Honestly, it was the simplicity of walking 30 feet from the lanai (a fancy word for screened in porch) to a pond loaded with hungry 2-3# bass that kept me from even caring about the gulf for so long. I can't begin to express how awesome it was, and how it was that very thing that made me almost want to move to Florida full time. And again, a handful of poppers and buggers, some 2x or 3x line, and you're in business.
So, with all that said, thus ends the little story about my trip. I went on the spur of the moment, and I did all my learning on the fly. If you've stumbled on this looking for tips on beach fishing the snook on the gulf coast, here's my advice:
- A 7 weight rod is gonna be best. You ain't gonna catch tarpon on the shore, but you might see 'em. You're castin' about 30-40', and most of that's over sand so you can stay back, anyways. This'll be good for flipping out poppers to the bass pond, too. You can easily cross both items off your list with one good versatile rod. Or, you can take a light rod and enjoy the ladyfish. Make the big ones more hard, too. Maybe you need that. I don't, but I think ladyfish are way fun. I like bluegills, too.

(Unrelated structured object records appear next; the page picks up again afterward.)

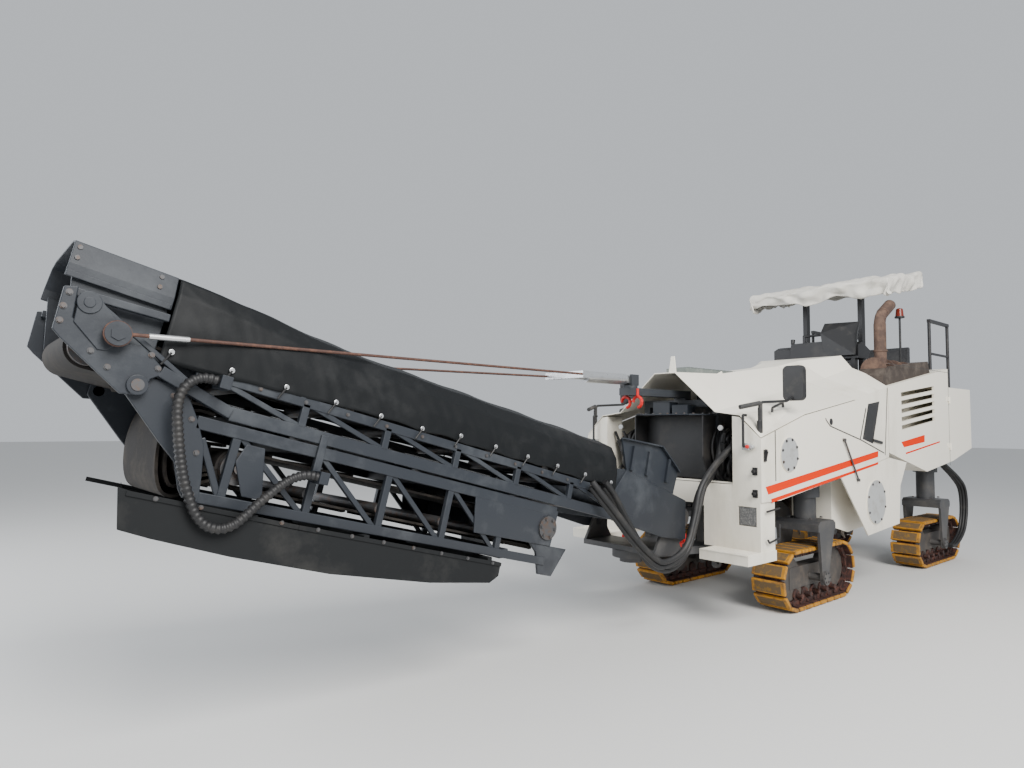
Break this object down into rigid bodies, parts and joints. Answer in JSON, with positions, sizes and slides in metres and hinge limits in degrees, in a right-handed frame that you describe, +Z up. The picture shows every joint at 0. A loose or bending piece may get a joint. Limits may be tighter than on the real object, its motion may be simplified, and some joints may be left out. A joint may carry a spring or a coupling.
{
  "type": "cold planer milling machine",
  "caption": "Compact cold planer on four steered tracks, with a milling drum amidships and a folding front discharge conveyor that slews, lifts and unfolds.",
  "frame": {"origin": "on the ground, at the middle of the machine's length and width", "axes": "+X forward along the conveyor, +Y to the machine's left, +Z up"},
  "size_m": [9.3346, 1.842, 3.2671],
  "materials": {
    "white_paint": "satin",
    "grey_paint": "satin",
    "black_paint": "satin",
    "yellow_pad": "matte",
    "chain_steel": "rough",
    "drum_steel": "rough",
    "bright_steel": "satin",
    "rubber": "matte",
    "tarp_grey": "matte",
    "tarp_white": "matte",
    "rust": "rough",
    "seat_black": "matte",
    "engine_grey": "rough",
    "mirror_black": "matte"
  },
  "bodies": {
    "chassis": {"main_frame": "grey_paint", "cross_members": "grey_paint", "front_mast": "grey_paint", "slew_tongue": "grey_paint", "front_bumper": "white_paint", "side_panels": "white_paint", "front_hood": "white_paint", "engine_hood": "white_paint", "cooler_box": "black_paint", "engine": "engine_grey", "rear_cheeks": "white_paint", "platform": "black_paint", "console": "grey_paint", "seats": "seat_black", "canopy_frame": "black_paint", "canopy_tarp": "tarp_white", "exhaust": "rust", "heat_shield": "rust", "mirrors": "mirror_black", "handrails": "grey_paint", "drum_housing": "white_paint", "pickup_conveyor": "black_paint", "transfer_hopper": "rubber"},
    "left_door": {"left_door": "white_paint"},
    "right_door": {"right_door": "white_paint"},
    "drum": {"milling_drum": "drum_steel"},
    "unit_fl": {"fork_fl": "grey_paint", "roller_frame_fl": "chain_steel", "track_fl": "yellow_pad"},
    "unit_fr": {"fork_fr": "grey_paint", "roller_frame_fr": "chain_steel", "track_fr": "yellow_pad"},
    "unit_rl": {"fork_rl": "grey_paint", "roller_frame_rl": "chain_steel", "track_rl": "yellow_pad"},
    "unit_rr": {"fork_rr": "grey_paint", "roller_frame_rr": "chain_steel", "track_rr": "yellow_pad"},
    "slew": {"slew_bracket": "grey_paint", "lift_swivel": "grey_paint"},
    "lift_cylinder": {"lift_barrel": "bright_steel"},
    "stay_rod": {"lift_rod": "bright_steel", "stay_cables": "chain_steel"},
    "conveyor": {"base_frame": "grey_paint", "base_belt": "rubber", "conveyor_hose": "rubber", "base_tarp": "tarp_grey", "end_hood": "grey_paint", "feed_hopper": "grey_paint"},
    "head": {"head_frame": "grey_paint", "head_belt": "rubber", "belt_loop": "rubber", "head_cover": "rubber"},
    "support_wheel": {"guide_wheel": "bright_steel"}
  },
  "joints": [
    {"name": "steer_fl", "type": "hinge", "parent": "chassis", "child": "unit_fl", "pos_m": [-1.02728, 0.63, 0.7], "axis": [0, 0, 1], "range_deg": [-22, 22]},
    {"name": "steer_fr", "type": "hinge", "parent": "chassis", "child": "unit_fr", "pos_m": [-1.02728, -0.63, 0.7], "axis": [0, 0, 1], "range_deg": [-22, 22]},
    {"name": "steer_rl", "type": "hinge", "parent": "chassis", "child": "unit_rl", "pos_m": [-3.92728, 0.63, 0.7], "axis": [0, 0, 1], "range_deg": [-22, 22]},
    {"name": "steer_rr", "type": "hinge", "parent": "chassis", "child": "unit_rr", "pos_m": [-3.92728, -0.63, 0.7], "axis": [0, 0, 1], "range_deg": [-22, 22]},
    {"name": "drum_spin", "type": "hinge", "parent": "chassis", "child": "drum", "pos_m": [-1.87728, 0, 0.85], "axis": [0, 1, 0], "continuous": true},
    {"name": "left_door_hinge", "type": "hinge", "parent": "chassis", "child": "left_door", "pos_m": [-3.91528, 0.911, 1.6], "axis": [0, 0, 1], "range_deg": [0, 100]},
    {"name": "right_door_hinge", "type": "hinge", "parent": "chassis", "child": "right_door", "pos_m": [-3.91528, -0.911, 1.6], "axis": [0, 0, -1], "range_deg": [0, 100]},
    {"name": "slew", "type": "hinge", "parent": "chassis", "child": "slew", "pos_m": [0.62272, 0, 0.6], "axis": [0, 0, 1], "range_deg": [-40, 40]},
    {"name": "lift", "type": "hinge", "parent": "slew", "child": "conveyor", "pos_m": [0.62272, 0, 0.74], "axis": [0, -1, 0], "range_deg": [-8, 6]},
    {"name": "fold", "type": "hinge", "parent": "conveyor", "child": "head", "pos_m": [4.35768, 0, 1.70675], "axis": [0, -1, 0], "range_deg": [0, 180], "deforming": ["belt_loop"]},
    {"name": "barrel_pin", "type": "hinge", "parent": "slew", "child": "lift_cylinder", "pos_m": [0.62272, 0, 1.93], "axis": [0, -1, 0], "range_deg": [-8.95, 7.09]},
    {"name": "rod_slide", "type": "slide", "parent": "lift_cylinder", "child": "stay_rod", "axis": [1, 0, -0.0048], "range_m": [-0.1343, 0.1757]},
    {"name": "support_wheel_spin", "type": "hinge", "parent": "head", "child": "support_wheel", "pos_m": [2.36338, 0, 0.57908], "axis": [0, 1, 0], "continuous": true}
  ],
  "couplings": [
    {"joint": "steer_fr", "follows": "steer_fl", "ratio": 1},
    {"joint": "steer_rr", "follows": "steer_rl", "ratio": 1},
    {"joint": "barrel_pin", "follows": "lift", "ratio": 0.9939},
    {"joint": "rod_slide", "follows": "lift", "m_per_rad": -1.1868}
  ]
}
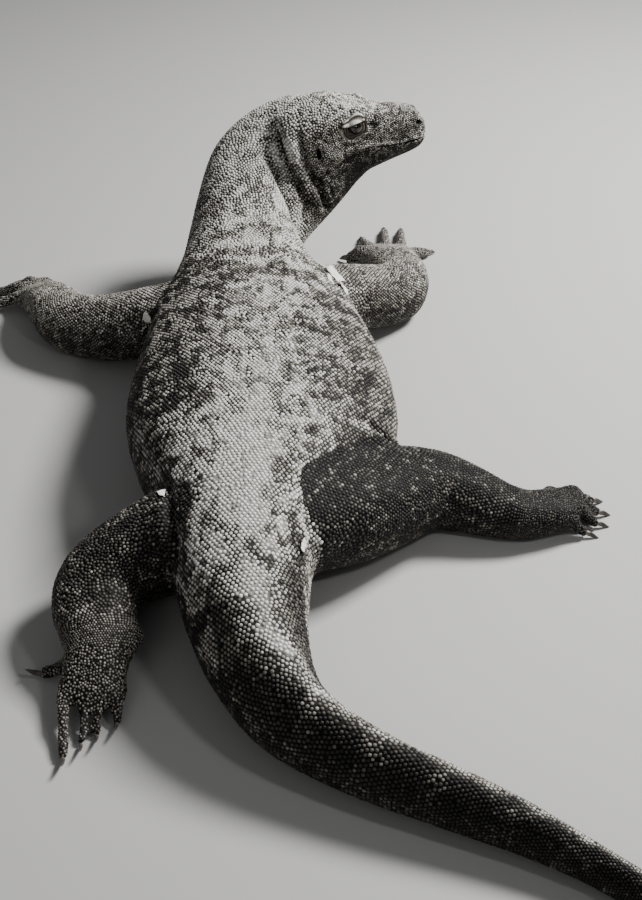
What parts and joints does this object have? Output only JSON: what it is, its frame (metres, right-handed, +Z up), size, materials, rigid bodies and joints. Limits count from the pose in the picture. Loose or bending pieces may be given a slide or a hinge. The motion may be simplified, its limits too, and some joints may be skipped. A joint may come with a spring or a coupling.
{
  "type": "komodo dragon",
  "caption": "Life-size adult Komodo dragon resting on its belly, legs sprawled, head raised and turned to its right, tail curving away to one side",
  "frame": {"origin": "middle of the footprint, on the floor under the animal", "axes": "+Y is the way the trunk points, from hips to shoulders; +X is the animal's right; +Z is up"},
  "size_m": [1.61, 1.8486, 0.3858],
  "materials": {
    "hide": "dry bead-like scales, matte, grey-brown with paler mottling",
    "eye": "wet and glossy, dark brown",
    "claw": "polished horn, worn paler at the tip"
  },
  "bodies": {
    "root": {"claw_foot_left_1": "claw", "claw_foot_left_2": "claw", "claw_foot_left_3": "claw", "claw_foot_left_4": "claw", "claw_foot_left_5": "claw", "claw_foot_right_1": "claw", "claw_foot_right_2": "claw", "claw_foot_right_3": "claw", "claw_foot_right_4": "claw", "claw_foot_right_5": "claw", "claw_hand_left_1": "claw", "claw_hand_left_2": "claw", "claw_hand_left_3": "claw", "claw_hand_left_4": "claw", "claw_hand_left_5": "claw", "claw_hand_right_1": "claw", "claw_hand_right_2": "claw", "claw_hand_right_3": "claw", "claw_hand_right_4": "claw", "claw_hand_right_5": "claw", "eye_left": "eye", "eye_right": "eye", "foot_left": "hide", "foot_right": "hide", "forearm_left": "hide", "forearm_right": "hide", "hand_left": "hide", "hand_right": "hide", "head": "hide", "jaw": "hide", "neck": "hide", "pelvis": "hide", "shank_left": "hide", "shank_right": "hide", "tail_base": "hide", "tail_middle": "hide", "tail_rear": "hide", "tail_tip": "hide", "thigh_left": "hide", "thigh_right": "hide", "trunk": "hide", "upper_arm_left": "hide", "upper_arm_right": "hide"}
  },
  "joints": []
}
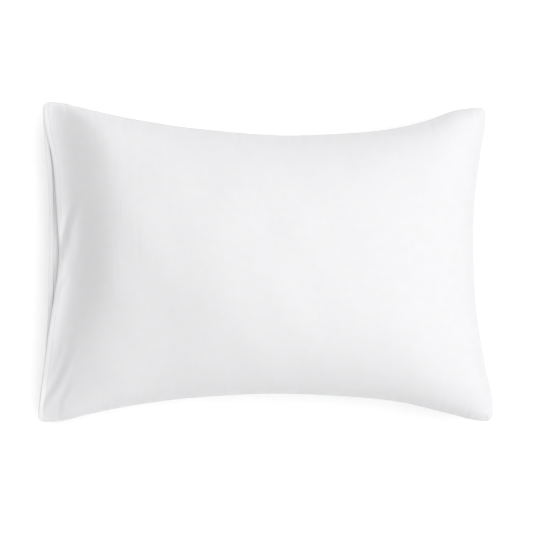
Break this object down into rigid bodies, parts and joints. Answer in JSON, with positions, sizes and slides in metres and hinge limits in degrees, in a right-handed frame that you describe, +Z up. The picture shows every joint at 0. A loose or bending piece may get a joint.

- Flourocarbon tippet. Especially shock tippet. These fish will destroy the tippet, so replace often. A flouro leader to help get it down would certainly help, as well. I think a poly leader would've been too much, but blind casting the trough would've been helped with it. The FC tippet would be nice for those ponds, as well as the shore, because of all the abrading against the reeds along the edge.
- Any old line. Whatever you like. Again, its like 40' casts top, til that tarpon sails by. Someone scoffed at my love of DTs and said I needed a fancy shooting taper or extreme WF. He was dead wrong. A bass taper line might help you with the ponds, but again, you'll know what you need to know. Otherwise, use what you've got.
- Giant striper flies are stupid big. Others I met who were doing this were suggesting small, size 2 through 6 flies, I used size 4. Make 'em sparse. I used all Clouser Minnows, because I love them. Gummi minnows or those EP Fiber minnows would've been good, too. Both other fly fishers had EP minnows, FWIW. The pond was ruled with the gurgler, hair popper, and wooly bugger.
The last thing I posted was my own review of the hot new Cabela's CGR. After putting it through a week on the Florida bass and gulf shore beaches, I wanted to amend a few things about it.
First off, as the Fiberglass Flyrodders forums do have to say, line matters. I don't know what my mystery line is, I think its a 7WFF, but the previous owner seems to have cut about 30' of runing line off the back end as its only about 55' long. Still, it definatly casts better than the 8WFF GPX or Aircel, until you upsize to the big 3/0 poppers, where the 8WFF Aircel comes into its own. The GPX line blows on this rod, period.
|Shitty cork, gettin' shittier.|
For what I was doing, stalking the edges of retainment ponds in the middle of crowded developments, or casting to cruising snook on the shore line, this rod was absolute aces. I can't imagine anything more suited to the task, and casting the rod was a pleasure. Tossing around the 8wt TFO Teeny along the NJ shore for a day left me with blisters and cramps, but this guy just felt good, and natural, and an extension of my arm. You didn't need that super fast action WF 90' cast bullshit except for the unreasonable tarpon shots which might present themselves. I admit, I had them and I took them, but with the odds stacked against me even with an "approved" 8wt/disc drag/et al sort of setup, would've relished losing the fish to "inferior" gear instead of just simply being outclassed. Make sense?
Now, one of the things I previously complained about was the cork, and you know what, it sucks even harder. It literally fell apart under my thumb, with a hole 1/8th of an inch deep and crumbling more with every cast. I'm not happy about that. Also, the first ferrule, betwixt butt and mid section, likes to open up slowly. That's probably because it needs time to wear and my awful pumping casting style.
The fish I was catching on it, 12" ladyfish, 18" largemouth, and 10" whatever-kind-of-sunnie (like a purplish bronze head and head lump? help me out here), all were an absolute blast on it. I wanted despertly to get a good run out of a snook, but alas it never did happen on this trip. Next one, I hope.
Over all, it's reconfirmed it as a great rod. It is absolutely my favourite bigger rod, and will easily replace my 9' graphite rods in 6wt and 8wt. I imagine it won't replace the 10wt, being the 10 is sort of solidly in the class of "specialty"(aka pointless) gear, but I assure you given a chance, I'll opt for the CGR in lieu of that one, too.